The big green heart | Barendrecht Vrouwenpolder | Felixx

To the south of Barendrecht lies Vrouwenpolder, a promising location between the Oude Maas, floodplains, the polder, and the city. The new residential area – for which Felixx designed the public space – will function as the ecological link between city and river with attention to nature and climate, diverse generations, affordability, and accessibility.

Despite the green landscape surrounding the Vrouwenpolder, the public space lacks sufficient cooling places. In addition, high groundwater levels and low chances of infiltration during heavy rainfall lead to flooding. In collaboration with Dura Vermeer and MoederscheimMoonen Architects, Felixx developed a landscape and public space design for the new Hart van Vrouwenpolder residential area. The housing assignment in Vrouwenpolder is also being seized upon to strengthen the area’s ecology, nature, and climate robustness. The climate-proof plan must combat heat stress, improve water management, promote biodiversity, and create a pleasant living environment. It embraces both humans and nature, seamlessly harmonizing their coexistence.

Life at the park

Hart van Vrouwenpolder will be a small-scale, nature-friendly neighborhood with lots of greenery and water. Closely connected to the environment and surrounding neighbourhoods. The area is divided into four quadrants, three designated as building lots, and the fourth serving as a multifunctional park space. The park heart includes a green park and a canal structure that serves as the central meeting place for residents of all generations. With the deliberate absence of dwellings within the courtyards and the strategic positioning of living spaces along the streets, the park heart is fully activated, encouraging vibrant interactions and encounters.
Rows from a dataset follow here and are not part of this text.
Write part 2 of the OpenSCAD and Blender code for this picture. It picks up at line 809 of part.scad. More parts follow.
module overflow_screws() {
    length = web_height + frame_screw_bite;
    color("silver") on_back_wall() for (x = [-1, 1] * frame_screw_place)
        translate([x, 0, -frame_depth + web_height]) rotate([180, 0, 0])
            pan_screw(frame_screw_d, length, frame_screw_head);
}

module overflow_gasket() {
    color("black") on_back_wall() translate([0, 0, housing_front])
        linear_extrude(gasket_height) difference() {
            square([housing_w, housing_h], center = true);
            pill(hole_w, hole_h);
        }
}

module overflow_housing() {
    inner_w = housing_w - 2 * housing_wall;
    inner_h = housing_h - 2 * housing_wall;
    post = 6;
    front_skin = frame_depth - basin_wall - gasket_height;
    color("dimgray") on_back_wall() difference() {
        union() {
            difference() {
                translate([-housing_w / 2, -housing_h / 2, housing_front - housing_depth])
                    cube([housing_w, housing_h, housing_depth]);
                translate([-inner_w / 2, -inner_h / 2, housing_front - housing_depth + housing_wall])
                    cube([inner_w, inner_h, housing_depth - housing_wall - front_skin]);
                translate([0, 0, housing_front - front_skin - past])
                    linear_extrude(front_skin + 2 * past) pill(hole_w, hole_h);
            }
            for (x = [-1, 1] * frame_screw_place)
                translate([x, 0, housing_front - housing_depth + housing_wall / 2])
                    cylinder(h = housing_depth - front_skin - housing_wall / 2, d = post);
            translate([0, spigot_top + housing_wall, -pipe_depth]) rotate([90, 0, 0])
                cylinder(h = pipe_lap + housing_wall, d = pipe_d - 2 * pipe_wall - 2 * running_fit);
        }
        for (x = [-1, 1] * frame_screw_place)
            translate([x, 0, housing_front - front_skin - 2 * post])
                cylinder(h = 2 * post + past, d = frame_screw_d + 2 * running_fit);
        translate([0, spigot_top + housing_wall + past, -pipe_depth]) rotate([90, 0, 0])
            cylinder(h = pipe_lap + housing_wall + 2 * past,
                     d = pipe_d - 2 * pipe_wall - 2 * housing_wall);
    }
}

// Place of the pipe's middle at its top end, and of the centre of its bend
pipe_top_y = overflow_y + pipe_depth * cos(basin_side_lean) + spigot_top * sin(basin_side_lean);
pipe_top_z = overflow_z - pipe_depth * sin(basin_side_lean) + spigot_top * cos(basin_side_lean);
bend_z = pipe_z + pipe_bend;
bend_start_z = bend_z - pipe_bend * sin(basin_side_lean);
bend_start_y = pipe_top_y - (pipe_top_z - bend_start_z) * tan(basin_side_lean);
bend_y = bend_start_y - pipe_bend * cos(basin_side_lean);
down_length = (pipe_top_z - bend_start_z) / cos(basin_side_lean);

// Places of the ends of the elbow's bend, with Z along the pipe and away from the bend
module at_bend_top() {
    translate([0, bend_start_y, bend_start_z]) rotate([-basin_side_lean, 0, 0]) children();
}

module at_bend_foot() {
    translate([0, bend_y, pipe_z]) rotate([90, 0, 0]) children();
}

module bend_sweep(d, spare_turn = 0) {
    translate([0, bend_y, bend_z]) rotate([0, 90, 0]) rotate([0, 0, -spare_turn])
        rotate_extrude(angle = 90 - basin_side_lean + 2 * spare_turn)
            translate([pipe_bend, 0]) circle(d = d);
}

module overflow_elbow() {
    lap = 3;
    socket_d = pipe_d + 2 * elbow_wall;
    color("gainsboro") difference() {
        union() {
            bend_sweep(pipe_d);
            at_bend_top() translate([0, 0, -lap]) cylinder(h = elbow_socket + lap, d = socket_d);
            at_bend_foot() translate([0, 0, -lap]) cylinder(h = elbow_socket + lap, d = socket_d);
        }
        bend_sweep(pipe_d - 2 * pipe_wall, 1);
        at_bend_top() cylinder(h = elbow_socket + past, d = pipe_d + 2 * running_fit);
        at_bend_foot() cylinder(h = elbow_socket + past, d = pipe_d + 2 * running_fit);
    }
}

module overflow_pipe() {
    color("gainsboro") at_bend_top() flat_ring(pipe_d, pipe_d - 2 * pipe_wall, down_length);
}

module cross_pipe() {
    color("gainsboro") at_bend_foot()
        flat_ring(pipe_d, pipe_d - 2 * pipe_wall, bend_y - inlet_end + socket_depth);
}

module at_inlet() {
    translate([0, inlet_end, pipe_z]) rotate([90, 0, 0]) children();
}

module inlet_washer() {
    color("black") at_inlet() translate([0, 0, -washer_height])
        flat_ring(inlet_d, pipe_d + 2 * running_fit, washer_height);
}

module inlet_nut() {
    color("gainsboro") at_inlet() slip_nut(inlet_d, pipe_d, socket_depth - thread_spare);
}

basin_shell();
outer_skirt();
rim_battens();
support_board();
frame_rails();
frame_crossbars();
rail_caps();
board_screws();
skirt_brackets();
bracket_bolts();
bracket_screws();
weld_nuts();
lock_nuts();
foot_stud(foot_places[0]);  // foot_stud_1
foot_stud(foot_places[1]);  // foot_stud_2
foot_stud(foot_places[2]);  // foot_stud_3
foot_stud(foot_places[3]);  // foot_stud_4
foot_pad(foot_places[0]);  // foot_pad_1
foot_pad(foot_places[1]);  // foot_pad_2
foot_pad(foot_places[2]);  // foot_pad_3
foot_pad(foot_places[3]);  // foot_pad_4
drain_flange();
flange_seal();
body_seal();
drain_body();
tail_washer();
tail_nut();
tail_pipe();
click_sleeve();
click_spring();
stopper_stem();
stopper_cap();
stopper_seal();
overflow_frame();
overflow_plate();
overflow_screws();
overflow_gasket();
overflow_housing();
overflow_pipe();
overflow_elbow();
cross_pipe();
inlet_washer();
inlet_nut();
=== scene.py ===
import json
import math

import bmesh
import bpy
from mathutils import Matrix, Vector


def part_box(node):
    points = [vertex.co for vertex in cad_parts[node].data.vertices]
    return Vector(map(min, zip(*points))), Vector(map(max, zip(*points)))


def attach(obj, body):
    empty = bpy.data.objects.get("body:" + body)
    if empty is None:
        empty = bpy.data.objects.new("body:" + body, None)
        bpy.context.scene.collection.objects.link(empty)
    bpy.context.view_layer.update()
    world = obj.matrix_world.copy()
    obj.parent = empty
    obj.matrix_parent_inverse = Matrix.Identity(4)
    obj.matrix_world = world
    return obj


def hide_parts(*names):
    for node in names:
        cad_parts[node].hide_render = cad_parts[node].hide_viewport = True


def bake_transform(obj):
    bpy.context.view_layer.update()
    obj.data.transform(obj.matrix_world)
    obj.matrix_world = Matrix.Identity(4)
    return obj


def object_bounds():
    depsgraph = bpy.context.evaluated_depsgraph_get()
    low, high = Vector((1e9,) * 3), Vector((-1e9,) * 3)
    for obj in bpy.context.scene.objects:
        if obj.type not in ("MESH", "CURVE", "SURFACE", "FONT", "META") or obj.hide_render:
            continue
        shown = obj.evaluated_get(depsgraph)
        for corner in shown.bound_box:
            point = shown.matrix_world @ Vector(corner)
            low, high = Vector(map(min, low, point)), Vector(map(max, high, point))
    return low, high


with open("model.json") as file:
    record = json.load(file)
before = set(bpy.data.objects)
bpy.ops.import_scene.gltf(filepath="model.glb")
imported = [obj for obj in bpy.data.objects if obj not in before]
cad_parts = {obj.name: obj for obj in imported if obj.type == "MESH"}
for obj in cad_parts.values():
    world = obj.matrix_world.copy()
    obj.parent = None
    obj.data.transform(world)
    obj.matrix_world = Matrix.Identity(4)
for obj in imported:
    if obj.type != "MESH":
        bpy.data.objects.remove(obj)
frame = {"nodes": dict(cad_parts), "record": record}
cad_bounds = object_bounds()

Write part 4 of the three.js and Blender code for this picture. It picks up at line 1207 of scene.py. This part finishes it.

The Living at the Park principle is reinforced by sidewalk gardens, an easily accessible neighborhood pavilion, and several centrally located meeting places. The pathway leading to the Neighborhood Pavilion in the park, the heart of the district, is enhanced by the surrounding urban framework and height accents.

Nature and climate are at the top of the list

In addition to serving as a central meeting place, the park heart also acts as a cooling oasis for the neighborhood. It features an array of flowery, nectar-rich, and fruit-bearing plants that attract bees, butterflies, insects, and birds. Upright shrubs offer shelter for birds. To address heat stress across the en􀆟re district, the courtyards are also abundantly planted with fruit-bearing trees directly in the ground. Within the district, distinct zones create specific biotopes that complement each other. The courtyards host diverse plant and animal species compared to those found on the streets, while the canal attracts different animal species than those on the flat roofs. The height and orientation of facades are carefully considered to provide suitable nesting facilities for various bird and bat species.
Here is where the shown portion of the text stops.